Rock Creek resident Rian Smith said her family was evacuated from their home for four weeks. She told the room that she was able to safely evacuate from her home which she said she owes to one group in particular.
"One of the reasons we were evacuated in a timely fashion," she said. "We were mostly dealing with wildland fire crews who have obvious experience with identifying values, and people, and resources, and protecting those people."
Smith described feeling taken care of by fire crews, a feeling she didn't get once she tried communicating with government officials.
"Calling the main number that was offered to people who had to evacuate," she said. "I'm not sure what department that would have been. I was received by someone who was very overwhelmed and the advice that I was given kind of callously was 'If you know who to call just call them.'"
"That's not really a helpful way to talk to someone who is in crisis. It just seemed like even the people we were being directed to had no idea who someone should talk to first to get information about evacuating and what the process was."
Friends helped, not crews
Dredge Pond resident Kim Beirnaskie said she woke up to water quickly rising on her property. She said when she tried calling 9-1-1, the call didn't go through. She tried calling a few people as well, but had the same result. She had lost her internet connection which left her stranded, she said.
"I started to freak out."
It was only when her friends came to check on her that she was helped off her property by boat.

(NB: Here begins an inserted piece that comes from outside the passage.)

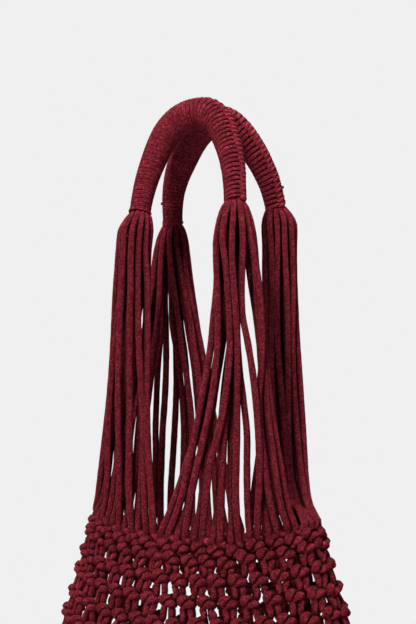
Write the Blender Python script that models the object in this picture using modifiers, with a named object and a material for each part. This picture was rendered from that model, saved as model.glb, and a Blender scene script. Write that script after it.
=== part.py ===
"""Knotted cotton tote, hanging by its two wrapped handles.

Metres, +Z up.  X runs along the bag's width, the front faces -Y.  The origin is the point that the
bag hangs from: on the underside of both handles, between them.
"""
import math

import bmesh
import bpy
from mathutils import Vector

# Cord: its thickness, and the room between cords where they leave the bundle
CORD_D = 0.0050
CORDS_PER_FAN = 16
CORD_ROOM = 0.0007
CORD_SIDES_RES = 1

# Handles: the arch of the wrapped bundle, from one wrapped end over the top to the other
FRONT_LEFT_SPREAD = 0.0385
FRONT_RIGHT_SPREAD = 0.0406
FRONT_RISE = 0.0770
BACK_LEFT_SPREAD = 0.0505
BACK_RIGHT_SPREAD = 0.0414
BACK_RISE = 0.0730
HANDLES_APART = 0.0008
END_OFFSET_Y = 0.0365
WRAP_END_D = 0.0160
WRAP_TOP_D = 0.0242
WRAP_WALL = 0.0026
WRAP_SIDES = 8
FIT = 0.0003
# Both handles rest on the hook, side by side
HANDLE_TOP_Z = WRAP_TOP_D / 2
TOP_OFFSET_Y = (WRAP_TOP_D + HANDLES_APART) / 2

# Below each wrapped end the bundle swells out over this length before the cords part
SWELL_LENGTH = 0.0140
BUNDLE_RADIUS = 2 * (CORD_D + CORD_ROOM) + CORD_D / 2

# Net: an oval that grows from the rim to the belly and closes in a flat seam at the bottom
RIM_Z = -0.3100
RIM_LEFT_LIFT = 0.0170
RIM_RIGHT_LIFT = 0.0120
RIM_HALF_WIDTH = 0.0950
RIM_HALF_DEPTH = 0.0400
RIM_BAND = 0.0090
BELLY_HALF_WIDTH = 0.1420
BELLY_HALF_DEPTH = 0.0620
SEAM_HALF_WIDTH = 0.0960
SEAM_HALF_DEPTH = 0.0090
NET_DROP = 0.2900
NET_WALL = 0.0070
MESH_BAR = 0.0080
NET_COLUMNS = 16
NET_ROWS = 7
# The front right fan's first cord meets the rim this far round from the middle of the front, towards -X
RIM_SHIFT = 0.0205
# The net hangs with its middle this far from the hook
NET_OFFSET_X = -0.0045

# Half arches, from the wrapped end to the top: (share of the spread, share of the rise)
ARCH_FRONT_LEFT = (
    (1.00, 0.00), (1.00, 0.16), (0.97, 0.34), (0.90, 0.52),
    (0.80, 0.70), (0.67, 0.84), (0.48, 0.94), (0.26, 0.99), (0.00, 1.00),
)
ARCH_FRONT_RIGHT = (
    (1.00, 0.00), (0.94, 0.17), (0.87, 0.34), (0.77, 0.51),
    (0.64, 0.67), (0.49, 0.82), (0.32, 0.93), (0.16, 0.985),
)
ARCH_BACK_LEFT = (
    (1.00, 0.00), (0.96, 0.17), (0.90, 0.33), (0.79, 0.50),
    (0.64, 0.66), (0.48, 0.80), (0.29, 0.92), (0.10, 0.99),
)
ARCH_BACK_RIGHT = (
    (1.00, 0.00), (0.97, 0.18), (0.92, 0.34), (0.83, 0.49),
    (0.71, 0.64), (0.56, 0.78), (0.37, 0.91), (0.19, 0.98), (0.03, 1.00),
)

# How far a cord has moved from the bundle to its knot, at shares of its drop:
# (share of the drop, share for cords to the middle of a side, share for cords to the ends)
CORD_SPREAD = (
    (0.00, 0.00, 0.00), (0.22, 0.05, 0.14), (0.42, 0.21, 0.22),
    (0.62, 0.52, 0.34), (0.83, 0.79, 0.61), (1.00, 1.00, 1.00),
)

# Sections of the net: (share of the drop, width share, depth share), from rim 0 to belly 1
NET_GROWTH = (
    (0.00, 0.00, 0.00), (0.14, 0.24, 0.29), (0.22, 0.39, 0.46), (0.35, 0.64, 0.73),
    (0.50, 0.90, 0.95), (0.64, 1.00, 1.00),
)
# Sections of the closing part: (share of the drop, width share, depth share), belly 1 to seam 0
NET_CLOSING = (
    (0.64, 1.00, 1.00), (0.76, 0.95, 0.90), (0.86, 0.78, 0.68), (0.94, 0.46, 0.36),
    (1.00, 0.00, 0.00),
)

CORD_COLOUR = (0.1144, 0.0116, 0.0168, 1.0)
WRAP_COLOUR = (0.1420, 0.0150, 0.0220, 1.0)
NET_COLOUR = (0.1000, 0.0100, 0.0145, 1.0)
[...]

"I was responsible for getting myself out," Beirnaskie said. "I called Yukon Energy to cut the electrical because we were really close to anyone in that water getting electrocuted. That was my responsibility."
Biernaskie said no officials came by her house to check on her until after the fact.
An excavator is used to carry people out of a flooded campground near Dawson City, Yukon, May 24, 2023. (Chris MacIntyre/CBC)
During a break between stories, Stantec's community planner Zoe Morrison drew names to give away door prizes.
The first person whose name was drawn accepted a gift card to a local store, but others refused the prizes.
Resident Cud Eastbound, for example, won a $25 dollar gift card to BonTon & Co.
"Sorry to interrupt but I don't want anything," he said. "Please give it to someone who got flooded."
And yet another who won ceded their prize to someone else in the room.
After a moment of silence, the meeting resumed.
By this point, some appeared quite frustrated, and said they wished there were government officials actually in the room to hear their stories.
"We've done a number of after action reviews and find that if there's a bunch of Yukon Government people it's really hard for them to just listen," Morrison explained to the room.
"They want to respond to things. So it's not that they don't care about what's happening but we've decided to set this up as a time for people to speak."
Morrison did note that there were a few government representatives attending virtually. However, they stayed silent throughout the meeting.
Eastbound didn't hesitate to share his thoughts about that when it was his turn to speak.
"The fact that YG can't attend a meeting like this," he said. "And I think because you said they like to talk. The fact that Yukon representatives can't come to a meeting like this and shut their mouths and just listen to the people I think says a lot about the structure that's in place."
Effective planning takes time
Julia Duchesne, a spokesperson for the department of Protective Services, didn't attend the meeting but spoke to CBC News in an interview. She said she hears the frustration from residents, especially because flood season is right around the corner.
But Duchesne says developing an effective response plan takes time. Yukon government officials will be in Dawson City within the next few months to talk about preparations for the upcoming flood season, she said.
"We're planning to speak to residents directly, end of February, early March," she told CBC News.
"That's not going to be a report presentation for the After Action Review because it's not going to be ready at that time. But it is going to be more about like what we can expect in the coming season and how to be prepared."